Govt lists terms to end tiff with RBI

Relax level of bad loans that trigger corrective action, allow BBB-rated companies to get loans

By Jayanta Roy Chowdhury in New Delhi
  • Published 14.11.18, 12:34 AM
  • Updated 14.11.18, 12:34 AM
  • 2 mins read
  •  
The government would like the RBI to dilute its bad loans norm by raising the NPA threshold, but bankers warn a relaxation will benefit only a few of the 11 banks under PCA (Shutterstock)

The government would like the RBI to dilute its prompt corrective action norms in three respects — raise the level of bad loans that trigger the restrictions and ease the minimum capital-to-risk-weighted-assets-ratio requirement.

Besides the government would like to lower the requirement for a company to have a double-A rating for getting a loan and bring it down to triple-B rating.
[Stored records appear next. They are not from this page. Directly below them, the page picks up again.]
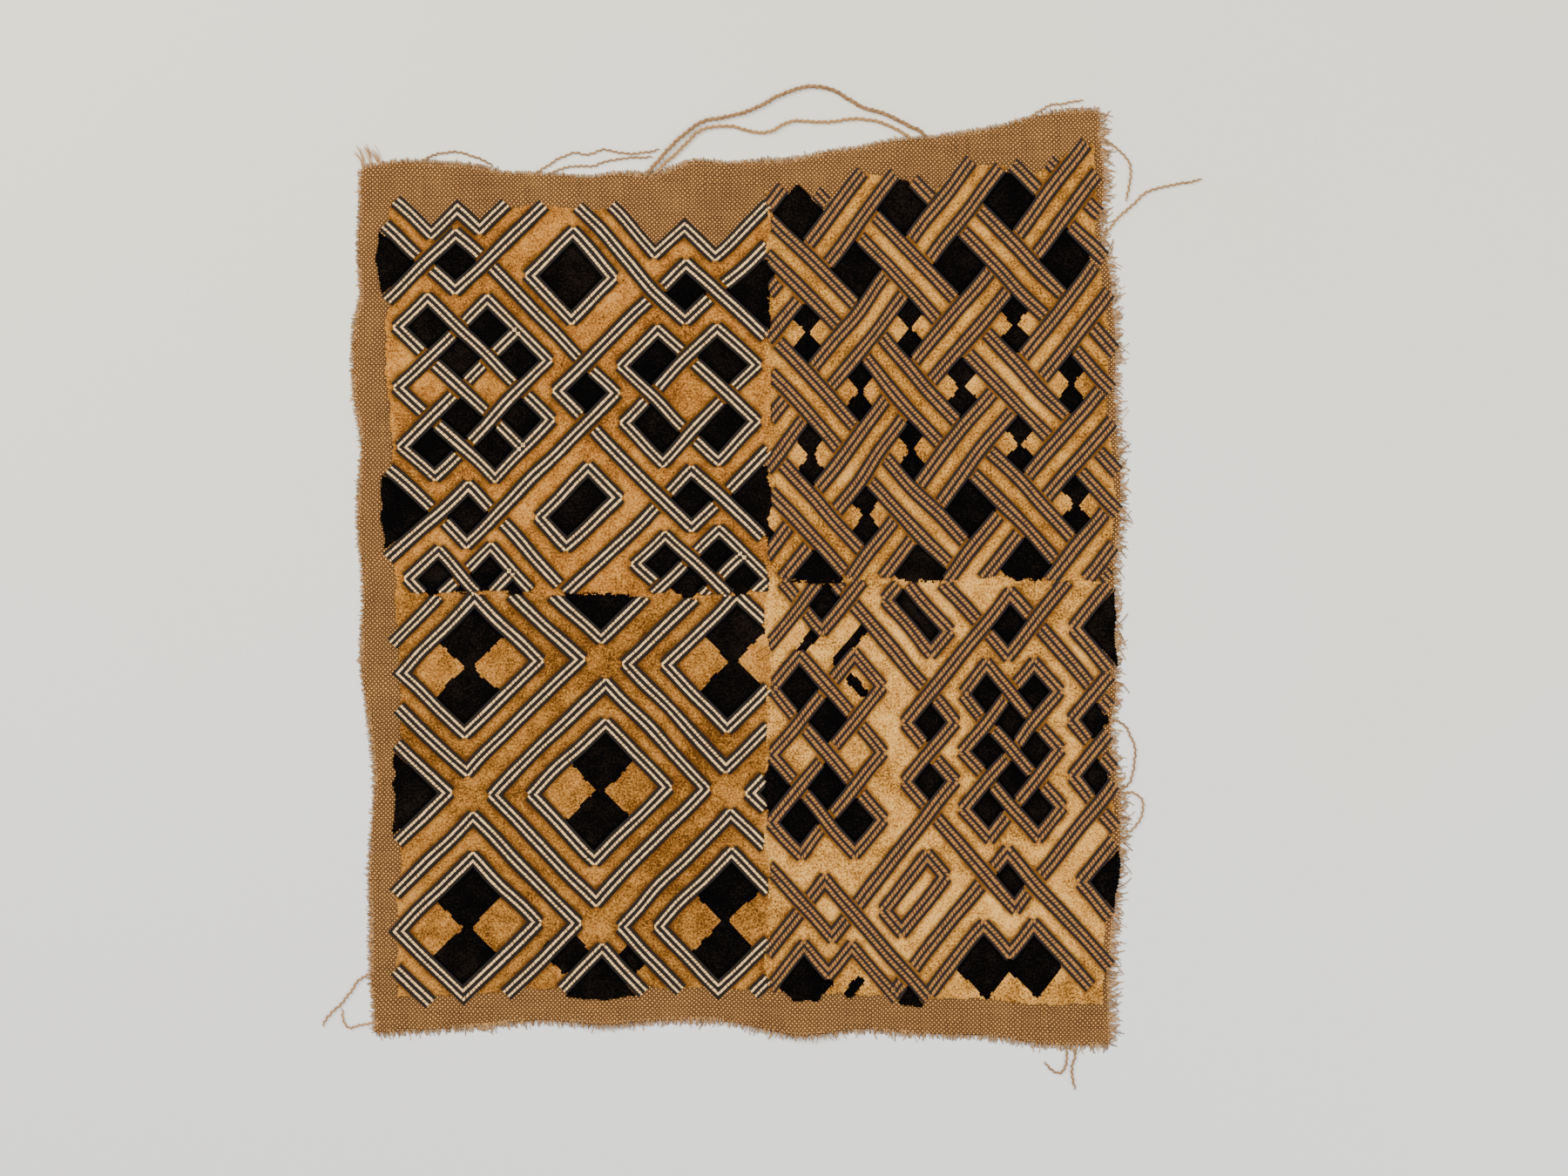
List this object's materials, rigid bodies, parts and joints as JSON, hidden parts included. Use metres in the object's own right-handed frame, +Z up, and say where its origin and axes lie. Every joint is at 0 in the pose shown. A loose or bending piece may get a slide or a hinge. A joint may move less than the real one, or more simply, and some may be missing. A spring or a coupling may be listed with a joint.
{
  "type": "kuba raffia cloth",
  "caption": "Flat rectangular cut-pile embroidered raffia panel with a plain woven border, frayed unhemmed edges and loose yarns",
  "frame": {"origin": "on the underside, at the middle of the cloth", "axes": "+Z up out of the embroidered face, +Y towards the cloth's upper edge, +X towards its right edge"},
  "size_m": [0.6316, 0.7204, 0.0042],
  "materials": {
    "raffia_ground": "plain-woven undyed raffia, matt and coarse",
    "raffia_ends": "loose undyed raffia yarn ends, dry and fibrous",
    "tan_pile": "short cut raffia pile, velvety, golden tan",
    "black_pile": "short cut raffia pile, dyed black",
    "stitched_lines": "rows of stem stitch, cream and near-black raffia in turn"
  },
  "bodies": {
    "root": {"ground_cloth": "raffia_ground", "fray_top": "raffia_ends", "fray_right": "raffia_ends", "fray_bottom": "raffia_ends", "fray_left": "raffia_ends"}
  },
  "joints": []
}
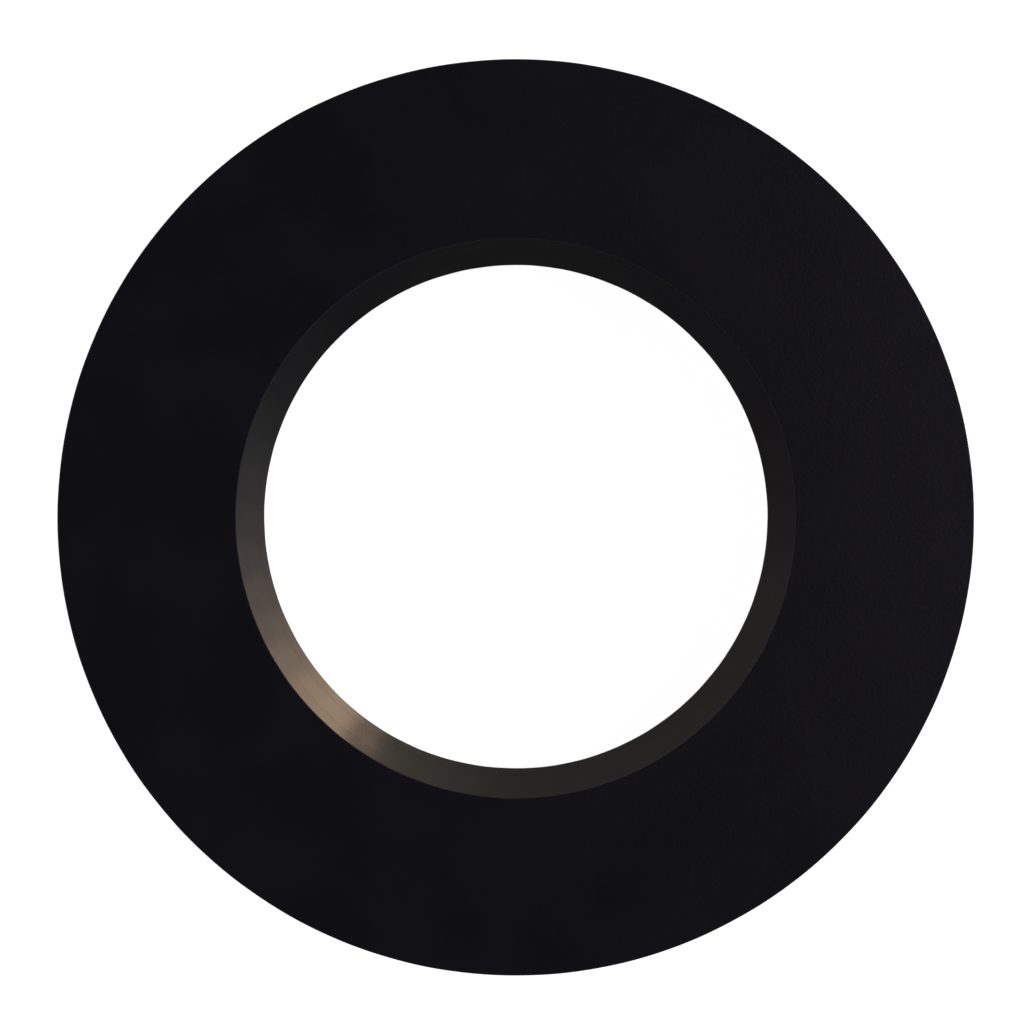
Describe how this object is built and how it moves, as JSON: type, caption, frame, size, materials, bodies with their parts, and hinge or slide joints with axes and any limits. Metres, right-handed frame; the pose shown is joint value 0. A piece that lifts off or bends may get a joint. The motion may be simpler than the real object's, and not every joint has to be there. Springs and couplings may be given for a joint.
{
  "type": "toilet flange seal ring",
  "caption": "Plain flat black seal ring for a toilet floor flange, with a straight bore, laminated from closed-cell rubber so that it crushes as the toilet is bolted down.",
  "frame": {"origin": "on the bore axis, in the plane of the underside that lies on the floor flange", "axes": "+Z along the bore axis, up towards the toilet; the ring is round, so X and Y are free"},
  "size_m": [0.125, 0.125, 0.025],
  "materials": {
    "facing_rubber": "matte",
    "core_foam": "matte",
    "bond_adhesive": "satin"
  },
  "bodies": {
    "base": {"bottom_facing": "facing_rubber", "lower_bond_film": "bond_adhesive", "foam_core": "core_foam"},
    "top": {"upper_bond_film": "bond_adhesive", "top_facing": "facing_rubber"}
  },
  "joints": [
    {"name": "crush", "type": "slide", "parent": "base", "child": "top", "axis": [0, 0, -1], "range_m": [0, 0.005], "stiffness_N_per_m": 100000, "deforming": ["foam_core"]}
  ]
}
These are the issues which are expected to come up at next week’s RBI board meeting.

Top finance ministry officials said their representatives had raised these issues before at an earlier meeting. The apex bank has three trigger levels for corrective measures to protect a weak bank. On breaching the first threshold, banks are warned and restrictions placed on dividend payouts and some other checks.

It is, however, the second and third levels which are considered as more threatening for a bank as the restrictions are more onerous such as curbs on fresh loans and opening a branch.

The government would like the RBI to dilute its bad loans norm by raising the NPA threshold, but bankers warn a relaxation will benefit only a few of the 11 banks under PCA.

North Block would also similarly like to relax the capital-to-risk weighted-assets ratio of 10.25 per cent at which the first trigger is released and 7.75 per cent at which PCA Level 2 is applied

The government’s point is that Basel-III norms for capital-to-risk weighted assets ratio is 8 per cent with the ratio at 6 per cent for Tier 1 capital, or equity and reserves. 

The Telegraph

The demand that BBB-rated companies be also treated as good for loans by these stressed banks instead of just AA-rated companies has also come up, said officials.

However, it is not known whether RBI governor Urjit Patel had hammered out an agreement with the government, either fully or partially, during the meetings with finance minister Arun Jaitley last week.

Patel is understood to have also paid a courtesy call to Prime Minister Narendra Modi, but is not believed to have discussed the nitty-gritty of any peace offering made by North Block in its running battle with the RBI.

The government and state-run banks have argued these restrictions are too strict and slow down recovery. The RBI says it has helped these banks to recover partially.

Officials say the banks have been forced to get more rigorous on bad assets, leading to a rise in both gross and net non-performing assets, relative to normal banks.

“This reveals that the underlying asset quality at PCA banks was deteriorating at a sharper pace compared to non-PCA banks since 2011, which is now accepted as the time by which the lending boom of 2009-10 began to unravel,” RBI deputy governor Viral Acharya had noted some time back in a speech.

Relaxation logic

The officials now argue that the banks are now on the mend, and the curbs need to be relaxed.

The PSU banks in all recovered Rs 36,551 crore in the first quarter of 2018-2019.

The finance ministry has been trying to offer an olive branch to the RBI after a very public spat with it over lending norms and revelations that it has been seeking to draw down the central bank’s capital and possibly appropriate the funds as surplus.